Peygamber hiç şirk koşar mı? Asla koşamaz. Ama, onun vasıtasıyla bize hitap ediyor

      Öyle ise şirk nedir?

    ‘’ Bir insan şirke düşerse peygamber bile olsa o kişinin Allah asla gözünün yaşına bakmaz.’’

      ‘’Yaşadığımız dünya hayatını parçalayıp, bir bölümünü Allah'a kullukla, diğer bölümünü de arzu ve isteklerini Allah'ın emir ve yasaklarıyla karıştıran başka varlıklar ile paylaşmak, onlardan medet ummak ŞİRK KOŞMAKTIR.’’

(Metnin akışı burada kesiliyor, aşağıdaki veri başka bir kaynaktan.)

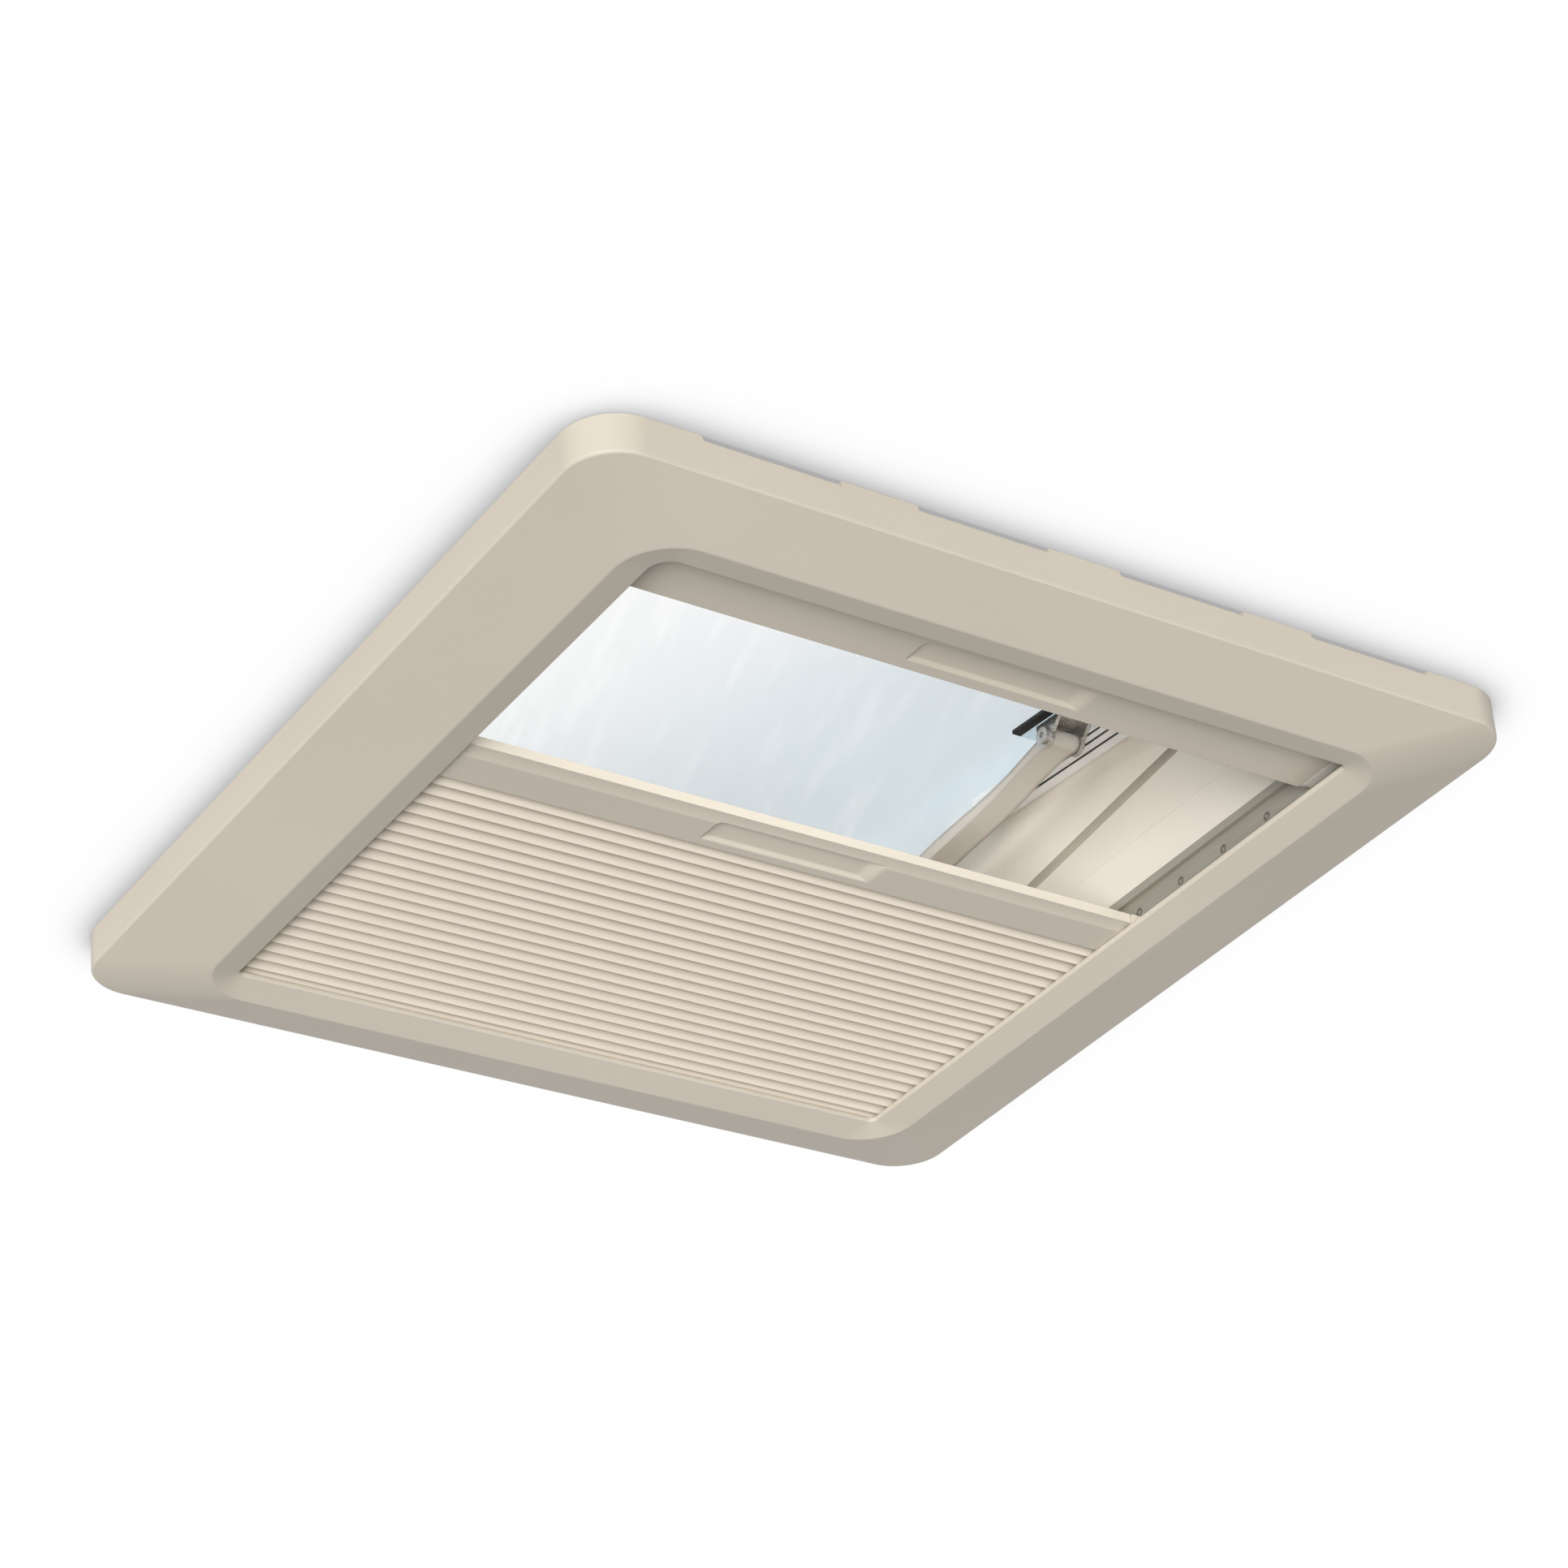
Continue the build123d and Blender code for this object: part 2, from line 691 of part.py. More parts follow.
with BuildPart() as dome:
    with BuildSketch(rim.offset(dome_bottom)):
        RectangleRounded(2 * bulge_half, 2 * bulge_half, bulge_corner)
    extrude(amount=bulge_height + dome_sheet, taper=bulge_taper)
    fillet(dome.edges().group_by(Axis(rim.origin, rim.z_dir))[-1], bulge_round)
    with BuildSketch(rim.offset(dome_bottom)):
        RectangleRounded(2 * dome_half, 2 * dome_half, dome_corner)
    extrude(amount=dome_sheet)
    add(dome_hollow.part, mode=Mode.SUBTRACT)
    with BuildSketch(rim.offset(-skirt_drop)):
        ring(
            dome_half, dome_half, dome_corner,
            dome_half - dome_sheet, dome_half - dome_sheet, dome_corner - dome_sheet,
        )
        with Locations((0, -(skirt_cut + dome_half) / 2 - dome_sheet)):
            Rectangle(2 * dome_half, dome_half - skirt_cut + 2 * dome_sheet, mode=Mode.SUBTRACT)
    extrude(amount=skirt_drop + dome_bottom)
    with BuildSketch(rim.offset(dome_bottom)):
        for sign in sides.values():
            with Locations((sign * hinge_x, leaf_screw_y)):
                with GridLocations(2 * leaf_screw_spread, 1, 2, 1):
                    Circle(fixing_radius)
    extrude(amount=dome_sheet, mode=Mode.SUBTRACT)
pieces["dome"] = dome

with BuildPart() as pane:
    with BuildSketch(rim.offset(pane_bottom)):
        RectangleRounded(2 * pane_half, 2 * pane_half, dome_corner - dome_sheet)
    extrude(amount=dome_sheet)
pieces["pane"] = pane

# Aluminium rails under the pane, each with three black inserts
rail_height = pane_bottom + rail_drop
for side, sign in sides.items():
    with BuildPart() as rail:
        with BuildSketch(rim.offset(-rail_drop)):
            with Locations((sign * (rail_inner + rail_width / 2), 0)):
                Rectangle(rail_width, rail_length)
        extrude(amount=rail_height)
        with BuildSketch(rim.offset(-rail_drop)):
            for groove in rail_grooves:
                with Locations((sign * (rail_inner + groove), 0)):
                    Rectangle(groove_width, rail_length)
        extrude(amount=groove_depth, mode=Mode.SUBTRACT)
    pieces[f"rail_{side}"] = rail

with BuildPart() as rail_inserts:
    with BuildSketch(rim.offset(-rail_drop + fit)):
        for sign in sides.values():
            for groove in rail_grooves:
                with Locations((sign * (rail_inner + groove), 0)):
                    Rectangle(groove_width, rail_length)
    extrude(amount=groove_depth - fit)
pieces["rail_inserts"] = rail_inserts

# Clear pads bonded to the pane, with a black strip, and the steel clevises under them
pad_inner = arm_inner - pad_margin
pad_bottom = pane_bottom - pad_thickness
pad_along, _ = on_rim(pivot_y + pad_overrun, rim_height)
pivot_along, pivot_above = on_rim(pivot_y, pivot_z)
clevis_inner = arm_inner - fit - ear
clevis_outer = arm_inner + arm_width + fit
plate_bottom = pad_bottom - clevis_plate
clevis_middle = (clevis_inner + clevis_outer + ear) / 2
clevis_screw_y = pivot_along - clevis_length / 2 - clevis_screw_gap / 4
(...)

      ‘’ Allah'ın sıfatlarını Allah'tan başka varlıklara vasfetmek ve onda Allah'ın sıfatları vardır DEMEK ŞİRK KOŞMAKTIR.’’

       ‘’Allahın yetkilerini başkalarına yükleyerek, desteklemek ve o kişilerin yolundan giderek, yaptıklarını yapmak da’’ ŞİRKTİR’’

       ‘’ALLAH’IN Haramlarını helal, helal kıldıklarını da haram yapmak da kesinlikle ŞİRKTİR’’

        ‘’Nefsinin, şeytanın, tağutların, maddenin, çevresinin kulluğu içinde yaşamak önce Allah'a, sonra kendisine yapılan büyük bir zulümdür.’

         ((Dolayısıyla Allah'ın insanda affetmediği iki suçu vardır. Bunlardan Birincisi ŞİRKTİR, İkincisi ise kesinlikle kul hakkıdır ki o kişiyle helalleşme dikten sonra kişinin affedilmesi asla mümkün değildir.))

         Allah, kendisine koşulan şirki eğer samimiyetle, nasuh tövbesi ile bırakan kişiyi af edeceğini tahrim suresi 8. ayetinde söyler. Ancak, kul hakkını asla affetmeyeceğini belirtiyor.

Bu sebeple bir Müslüman en çok kul hakkına riayet etmeli.

         Hem Ramazan’ı ve bayramını hem de Kurban Bayramı’nı idrak eyledik...

         Bir dahaki Ramazan’a kadar kendimizi, inanç dünyamızı, davranışlarımızı, gönlümüzü en iyi şekilde tefekkür ve tezekkür edip hazırlayarak, Allah'a kul, onun sevgili habibine yaraşır ümmet olma noktasında gayret ve çabalarımızı arttıralım inşaAllah.